Below we continue documented the electrojet positions and investigation of electrojet dynamics based on meridional magnetic observatories chains data, EISCAT and IMAGE [Luehr et al., 1984; Viljanen and Hakkinen, 1996] observations, attracting measurements of middle latitudinal and subauroral Russian magnetic observatories near 110 deg. geomagnetic meridian as well. Special attention was payed to investigation of the relationship between electrojets location structure and spectral features of auroral plasma precipitating particles. Meridional magnetic observatories chain data allow more precisely determine the auroral electrojet boundaries location, while DMSP satellite spectrograms with 1 s temporal resolution for electrons and ions of energy between 10 eV and 20 keV make it possible state-of-the-art identification of plasma precipitation regions with various spectral and structural characteristics. Mapping of electrojet boundaries from ionospheric altitude to the magnetosphere reveals locations of plasma structures, connected with the electrojets by magnetic field lines. The paraboloid magnetospheric magnetic field model [ Alexeev et al., 1996] is used for the mapping. This model allows in more detail, comparing with other models, to describe the magnetospheric magnetic field dynamics in dependence on several physically important magnetospheric parameters. In the framework of this model influence of the model input parameters on the location of characteristical magnetic field lines in the magnetosphere is considered.
Figure 1 presents variations of the northern (X) component of the geomagnetic field along the IMAGE chain during the magnetic storm on February 5-7, 1994 (at the top). The variations intensity was measured relative to the level at 0600-0800 UT on February 5, 1994. Dotted vertical lines correspond to UT's with latitudinal cross-sections of X and Z geomagnetic field components during maxima of eastward and westward electrojets and quiet intervals between substorms. The location of the MLT midnight in each station is marked by triangle. Dst and PC variations of the geomagnetic field for the same storm is shown at the bottom. Arrows directed downwards (upward) mark moments of latitudinal cross-sections through eastward (westward) electrojets.
The magnetic storm had begun with Dst variation decrease after 1100-1200 UT on February 5, 1994. Dst variation reached (80 nT at 2000-2100 UT and then became weaker. The magnetic storm maximum falls on 1600-2200 UT on February 6 (Dst ~-120 nT), on February 7 Dst variation decays (the recovery phase).
PC index of the magnetic activity developed by Troshichev et al. [1979], Vennerstrom et al., [1991] for description of the disturbance level at the polar cap center region due to Bz IMF component gives an idea on the level of disturbances in high latitude region. For the interval under consideration the index was calculated based on Thule station observations, near the geomagnetic pole in Greenland.

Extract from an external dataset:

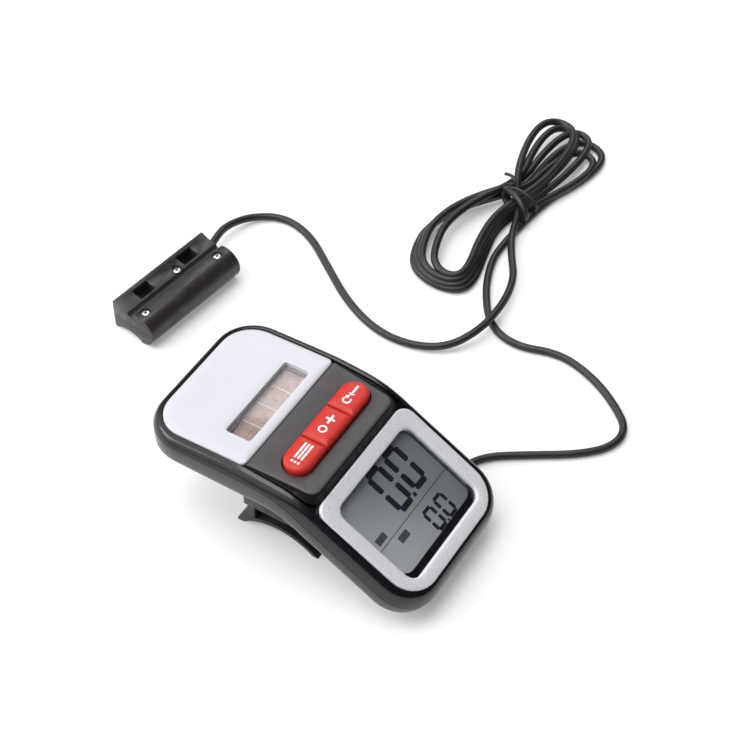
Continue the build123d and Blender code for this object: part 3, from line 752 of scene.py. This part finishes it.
def make_band(mats):
    """Dark grey band round the buttons, and the step that carries it down to the bezel."""
    def round_keys(x, y, w):
        return band_point(x + KEY_X, y, w)

    rings = rings_of(BAND, ((0.0, -0.8), (0.0, -0.22), (0.07, -0.08), (0.22, 0.0), (0.9, 0.0)),
                     band_point)
    rings += rings_of(KEY_HOLE, ((-0.22, 0.0), (-0.06, -0.05), (0.0, -0.2), (0.0, -0.8)),
                      round_keys)
    verts, faces = loft(rings, closed=True)
    piece_from("grey_band", verts, faces, mats["band_grey"], "head", 40,
               ["button_band"])
    well = rings_of(KEY_HOLE, ((-0.6, -0.82), (0.02, -0.82), (0.02, -2.4), (-0.6, -2.4)),
                    round_keys)
    verts, faces = loft(well, closed=True)
    piece_from("button_well", verts, faces, mats["rubber"], "head", 40)

    def skirt(x, y, drop):
        return band_point(x, y, -drop * (1 + 0.6 * ease((-10.0 - y) / 4.0)))

    step = rings_of(BAND, ((1.2, 0.75), (0.12, 0.75), (-0.02, 0.3), (-0.14, 0.22), (-0.3, 0.34),
                           (-0.42, 0.7)), skirt)
    step += rings_of(STEP_FOOT, ((0.0, 0.25), (1.6, 0.25)), bend)
    verts, faces = loft(step, closed=True)
    piece_from("band_step", verts, faces, mats["step_black"], "head", 50)


# Inset and height of each ring of a key, from its foot up to its pillowed face
KEY_LEVELS = ((0.0, 27.4), (0.0, 31.0), (0.06, 31.26), (0.22, 31.5), (0.5, 31.7), (0.95, 31.85),
              (1.6, 31.95), (2.5, 32.0), (3.5, 32.0))
KEY_TOP_Z = 32.0
MARK_THICK = 0.07


def make_buttons(mats):
    """Three pillowed keys in one strip. The two end keys have their round ends outwards."""
    end_key = dict(far=16.3, near=5.85, half_far=3.85, half_near=3.85, r_far=3.83, r_near=0.3)
    middle_key = dict(far=5.65, near=-5.65, half_far=3.85, half_near=3.85, r_far=0.3, r_near=0.3)
    for word, plan, way in (("mode", end_key, -1), ("set", middle_key, 1), ("reset", end_key, 1)):
        rings = rings_of(dict(plan, side=10), KEY_LEVELS,
                         lambda x, s, z: (KEY_X + way * s, KEY_Y - way * x, z))
        verts, faces = loft(rings, cap_start=True, cap_end=True)
        body = word + "_button"
        piece_from("red_key_" + body, verts, faces, mats["red"], body, 35,
                   ["button_" + word])
    rows = (-0.95, 0.0, 0.95)
    mark(mats, "mode_button", -11.0,
         [bar(-3.4, y - 0.27, -2.7, y + 0.27) for y in rows]
         + [bar(-1.9, y - 0.27, 3.4, y + 0.27) for y in rows])
    mark(mats, "set_button", 0.0,
         [hoop(-1.9, 0, 1.2, 0.72), bar(0.2, -0.3, 3.2, 0.3), bar(1.4, 0.42, 2.0, 1.2),
          bar(1.4, -1.2, 2.0, -0.42)])
    mark(mats, "reset_button", 11.0,
         [hoop(-1.9, 0, 1.2, 0.72, 0.12, 0.88), [(-1.5, 0.1), (-0.1, 0.1), (-0.8, 1.1)],
          bar(0.6, -0.3, 3.4, 0.3), [(0.5, -1.0), (0.5, 1.0), (-0.1, 0.0)]])


def bar(x0, y0, x1, y1):
    """A rectangle as an outline."""
    return [(x0, y0), (x1, y0), (x1, y1), (x0, y1)]


def hoop(x, y, outer, inner, start=0.0, end=1.0):
    """A printed ring or part of a ring as an outline. A whole ring is left open by a hair."""
    steps = 28
    turns = [math.tau * (start + (end - start) * k / steps) for k in range(steps + 1)]
    if end - start > 0.99:
        turns[-1] -= 0.002
    return ([(x + outer * math.cos(a), y + outer * math.sin(a)) for a in turns]
            + [(x + inner * math.cos(a), y + inner * math.sin(a)) for a in reversed(turns)])


def flat_parts(shapes, place):
    """Verts and faces of several thin printed shapes."""
    verts, faces = [], []
    for shape in shapes:
        new_verts, new_faces = prism(shape, 0.0, 1.0, place)
        shift = len(verts)
        verts += new_verts
        faces += [tuple(shift + v for v in face) for face in new_faces]
    return verts, faces


def mark(mats, body, x, shapes):
    """White printed pictogram on a key."""
    def on_key(u, v, w):
        return (KEY_X + x + u, KEY_Y + v, KEY_TOP_Z - 0.04 + MARK_THICK * w)

    verts, faces = flat_parts(shapes, on_key)
    piece_from(f"mark_{body}", verts, faces, mats["ink"], body)


BEZEL = dict(far=0.0, near=-33.1, half_far=20.3, half_near=20.0, r_far=3.6, r_near=8.4)
VIEW = dict(far=-3.9, near=-29.4, half_far=16.1, half_near=16.0, r_far=3.0, r_near=3.0)
# How far the display's face lies from the bezel's, just clear of the CAD panel
GLASS_W = -2.998


def make_bezel(mats):
    """Silver bezel, the dark wall inside it, and the clear lens."""
    rings = rings_of(BEZEL, ((0.1, -1.2), (0.0, -1.0), (0.0, -0.42), (0.06, -0.2), (0.24, -0.05),
                             (0.5, 0.0), (1.4, 0.02)), on_display)
    rings += rings_of(VIEW, ((-1.3, 0.02), (-0.55, -0.02), (-0.2, -0.12), (-0.03, -0.34),
                             (0.0, -0.7), (0.0, -1.2)), on_display)
    verts, faces = loft(rings, closed=True)
    piece_from("silver_bezel", verts, faces, mats["silver"], "head", 40,
               ["display_bezel"])
    wall = rings_of(VIEW, ((-1.6, -1.22), (0.03, -1.22), (0.06, -2.8), (0.12, -2.97),
                           (-1.6, -2.97)), on_display)
    verts, faces = loft(wall, closed=True)
    piece_from("display_surround", verts, faces, mats["surround"], "head", 40)
    pane = rings_of(VIEW, ((0.06, -2.05), (0.06, -1.3)), on_display)
    verts, faces = loft(pane, cap_start=True, cap_end=True)
    piece_from("clear_lens", verts, faces, mats["clear"], "head", 30, ["display_lens"])


def digit(x, v, wide, tall, thick):
    """Outlines of the lit bars of a 0 whose upper left corner is at (x, v)."""
    gap, half, point = thick * 0.2, thick / 2, thick * 0.22

    def level_bar(middle):
        a, b = x + gap + half, x + wide - gap - half
        return [(a - point, middle), (a, middle + half), (b, middle + half), (b + point, middle),
                (b, middle - half), (a, middle - half)]

    def upright_bar(middle, top, low):
        top, low = top - gap - half * 0.6, low + gap + half * 0.6
        return [(middle, top + point), (middle + half, top), (middle + half, low),
                (middle, low - point), (middle - half, low), (middle - half, top)]

    top, centre, low = v - half, v - tall / 2, v - tall + half
    left, right = x + half, x + wide - half
    return [level_bar(top), level_bar(low), upright_bar(left, top, centre),
            upright_bar(left, centre, low), upright_bar(right, top, centre),
            upright_bar(right, centre, low)]


def make_digits(mats):
    """What the display shows: generic digits, a dividing line and two faint flags."""
    dark = digit(-2.6, -4.3, 6.2, 13.2, 1.6) + digit(5.0, -4.3, 6.0, 12.6, 1.6)
    dark += digit(1.1, -20.9, 3.9, 6.7, 0.95) + digit(6.0, -20.9, 3.9, 6.7, 0.95)
    dark += [bar(3.75, -17.3, 4.75, -16.2), bar(5.2, -27.6, 5.75, -26.9),
             bar(-15.8, -18.93, 15.8, -18.75)]
    verts, faces = flat_parts(dark, lambda u, v, w: on_display(u, v, GLASS_W + 0.003 + 0.02 * w))
    piece_from("lcd_digits", verts, faces, mats["digit"], "head")
    flags = [bar(x, v - 1.9, x + 3.6, v) for x, v in ((-13.6, -16.0), (-8.6, -20.0))]
    verts, faces = flat_parts(flags, lambda u, v, w: on_display(u, v, GLASS_W + 0.015 * w))
    piece_from("lcd_flags", verts, faces, mats["flag"], "head")


# ---------------------------------------------------------------- pieces softened from CAD

SENSOR_X, SENSOR_Y, SENSOR_TURN = 21.76, 71.46, math.radians(-8.0)
# Each sensor screw: place along and across the sensor, and height of its head
SENSOR_SCREWS = ((3.0, -2.3, 9.25), (31.5, -2.3, 9.25), (20.9, 3.2, 8.4))
# Radius and height below its top of each ring of a screw, from its tip up
SCREW_PROFILE = ((0.6, -6.0), (0.6, -1.5), (1.12, -1.5), (1.2, -1.3), (1.2, -0.42), (1.12, -0.22),
                 (0.9, -0.08), (0.5, 0.0))
CROSS_ARM, CROSS_HALF, CROSS_TURN = 0.75, 0.17, math.radians(25)
GROOVE_EDGES = (-0.35, 7.7, 1.25, 12.0)


def on_sensor(x, u, z):
    """A point in the sensor's own frame, x along it and u across it, put in its place."""
    c, s = math.cos(SENSOR_TURN), math.sin(SENSOR_TURN)
    return (SENSOR_X + x * c - u * s, SENSOR_Y + x * s + u * c, z)


def softened(node, name, material, body, width_mm, angle=35.0, groove=None):
    """A copy of a CAD part with its faces merged and its edges rounded as a mould leaves them."""
    piece = add(name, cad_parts[node].data.copy())
    form = bmesh.new()
    form.from_mesh(piece.data)
    bmesh.ops.remove_doubles(form, verts=form.verts, dist=2e-6)
    bmesh.ops.dissolve_limit(form, angle_limit=math.radians(1.5), verts=form.verts,
                             edges=form.edges)
    form.to_mesh(piece.data)
    form.free()
    if groove:
        cut(piece, [groove])
    bevel(piece, width_mm, 2, angle)
    dress(piece, material, body, 32, [node])


def cross_shape():
    """A plus sign as an outline, turned a little."""
    arm, half = CROSS_ARM, CROSS_HALF
    plus = [(half, half), (half, arm), (-half, arm), (-half, half), (-arm, half), (-arm, -half),
            (-half, -half), (-half, -arm), (half, -arm), (half, -half), (arm, -half), (arm, half)]
    c, s = math.cos(CROSS_TURN), math.sin(CROSS_TURN)
    return [(a * c - b * s, a * s + b * c) for a, b in plus]


def make_sensor_screws(mats):
    """Small pan heads with a cross recess, and a dark sheet of painted shade in each recess."""
    plus = cross_shape()
    turns = [math.tau * k / 40 for k in range(40)]
    for number, (x, u, top) in enumerate(SENSOR_SCREWS, 1):
        def place(a, b, z):
            return on_sensor(x + a, u + b, z)

        rings = [[place(r * math.cos(a), r * math.sin(a), top + z) for a in turns]
                 for r, z in SCREW_PROFILE]
        screw = raw(f"sensor_screw_{number}", *loft(rings, cap_start=True, cap_end=True))
        cut(screw, [raw("cutter", *prism(plus, top - 0.6, top + 1.0, place))])
        dress(screw, mats["chrome"], "bracket", 35,
              ["sensor_screws"] if number == 1 else ())
        # Painted shade: a dark sheet fills the cross recess, which is bare metal lying in shadow.
        recess_shade = [(0.98 * a, 0.98 * b) for a, b in plus]
        verts, faces = prism(recess_shade, top - 0.58, top - 0.14, place)
        piece_from(f"screw_shade_{number}", verts, faces, mats["step_black"], "bracket")


def make_softened(mats):
    softened("handlebar_bracket", "bracket_body", mats["bracket_black"], "bracket",
             0.3)
    groove = raw("cutter", *prism(bar(*GROOVE_EDGES), -1.0, 36.5,
                                  lambda u, z, x: on_sensor(x, u, z)))
    softened("sensor_upper_shell", "sensor_top", mats["sensor_black"], "bracket",
             0.25, 28, groove)
    softened("sensor_lower_shell", "sensor_base", mats["sensor_black"], "bracket",
             0.25, 28)
    softened("battery_door", "door_disc", mats["lower_black"], "door", 0.2)


# ---------------------------------------------------------------- the tie round the hank

TIE_LEAN = math.radians(-9.0)
TWIST_RADIUS, WRAP_RADIUS = 0.5, 0.95


def at_tie(u, v, z):
    """A point u along the hank and v across it, from the tie's middle."""
    c, s = math.cos(TIE_LEAN), math.sin(TIE_LEAN)
    return (TIE_X + u * c - v * s, TIE_Y + 0.4 + u * s + v * c, z)


def make_tie(mats):
    """Thin twist tie with one free end, and a thicker wrap beside it, both round the bundle."""
    twist = [at_tie(5.2, 8.6, 6.4), at_tie(4.4, 6.4, 8.0), at_tie(3.0, 3.6, 8.9)]
    count = 14
    for k in range(count + 4):
        a = math.tau * (0.17 - k / count)
        twist.append(at_tie(2.4 - 1.8 * k / count, 6.0 * math.cos(a), 4.4 + 3.8 * math.sin(a)))
    tie = cable_line("hank_twist", twist, TWIST_RADIUS, mats["rubber"])
    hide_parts("hank_tie")
    turns = [math.tau * k / 16 for k in range(17)]
    strap = [at_tie(-1.4 + 2.0 * math.cos(a), 5.7 * math.cos(a), 4.3 + 3.4 * math.sin(a))
             for a in turns]
    wrap = cable_line("hank_wrap", strap, WRAP_RADIUS, mats["cable"])
    for piece in (tie, wrap):
        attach(piece, "bracket")
    return [tie, wrap]


# ---------------------------------------------------------------- CAD parts kept as they are

KEPT = {
    "clear": ["solar_window"],
    "lcd": ["display_panel"],
    "cell": ["solar_cells"],
    "soft_grey": ["solar_backing", "keypad_sheet"],
    "board": ["display_board", "key_board", "sensor_board"],
    "steel": ["snap_domes", "coin_cell", "battery_contact_negative", "battery_contact_positive",
              "case_screws", "quartz_crystal"],
    "brass": ["bracket_pins", "foot_pads"],
    "ribbon": ["ribbon_link"],
    "rubber": ["contact_strips", "chip_blob", "door_seal", "strain_relief"],
    "clear_tube": ["reed_switch"],
}


def dress_kept(mats):
    for key, names in KEPT.items():
        for name in names:
            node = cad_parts[name]
            node.data.materials.clear()
            node.data.materials.append(mats[key])
            node.data.shade_smooth()
            node.data.set_sharp_from_angle(angle=math.radians(28))


make_camera()
make_studio()
mats = make_materials()
make_cable(mats)
make_upper_shell(mats)
make_lower_shell(mats)
make_foot(mats)
make_cover(mats)
make_solar_cell(mats)
make_band(mats)
make_buttons(mats)
make_bezel(mats)
make_digits(mats)
make_softened(mats)
make_sensor_screws(mats)
dress_kept(mats)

Close connection between PC intensity increase and Dst is clearly seen(Figure 1).
Latitudinal cross-sections DX and DZ when magnetometer chain recorded the eastward electrojet for magnetic storm February 5-7, 1994 are presented Figure 2. The electrojet centers marked by arrows. Their location is determined by maximum DX value and change of sign of DZ (DZ < 0 poleward of the electrojet center latitude and DZ > 0 equatorward of it). Prior to the magnetic storm on February 5 onset the eastward electrojet centers are located at F = 66.5 deg. at 11.18 UT (during substorm maximum) and at F = 69.5 deg. at 12.31 UT (in the interval between adjacent substorms). Right after the magnetic storm commencement the electrojet center is located already at F = 64.3 deg. at 14.24 UT during substorm maximum (Dst = -42 nT). When Dst increases up to -68 nT, in approximately similar conditions of substorm maximum and the same MLT, the eastward electrojet center is located already at F = 61 deg. at 14.48 UT on February 6. The eastward electrojet shift equatorwards continues with |Dst| increase till F = 58.5 deg. at 16.28 UT for Dst = -114 nT. At the magnetic storm recovery phase the eastward electrojet center following Dst variation mitigation shifts to higher latitudes, up to F = 60 deg. at 14.21 UT on February 7, 1994. Dotted line in Figure 2e marks the location of the eastward electrojet center during an intensive magnetic storm on May 10, 1992 main phase, which is analysed in detail by Feldstein et al. [1997]. At 15.14 UT, when Dst = -282 nT, the electrojet center shifted to F = 55.0 deg.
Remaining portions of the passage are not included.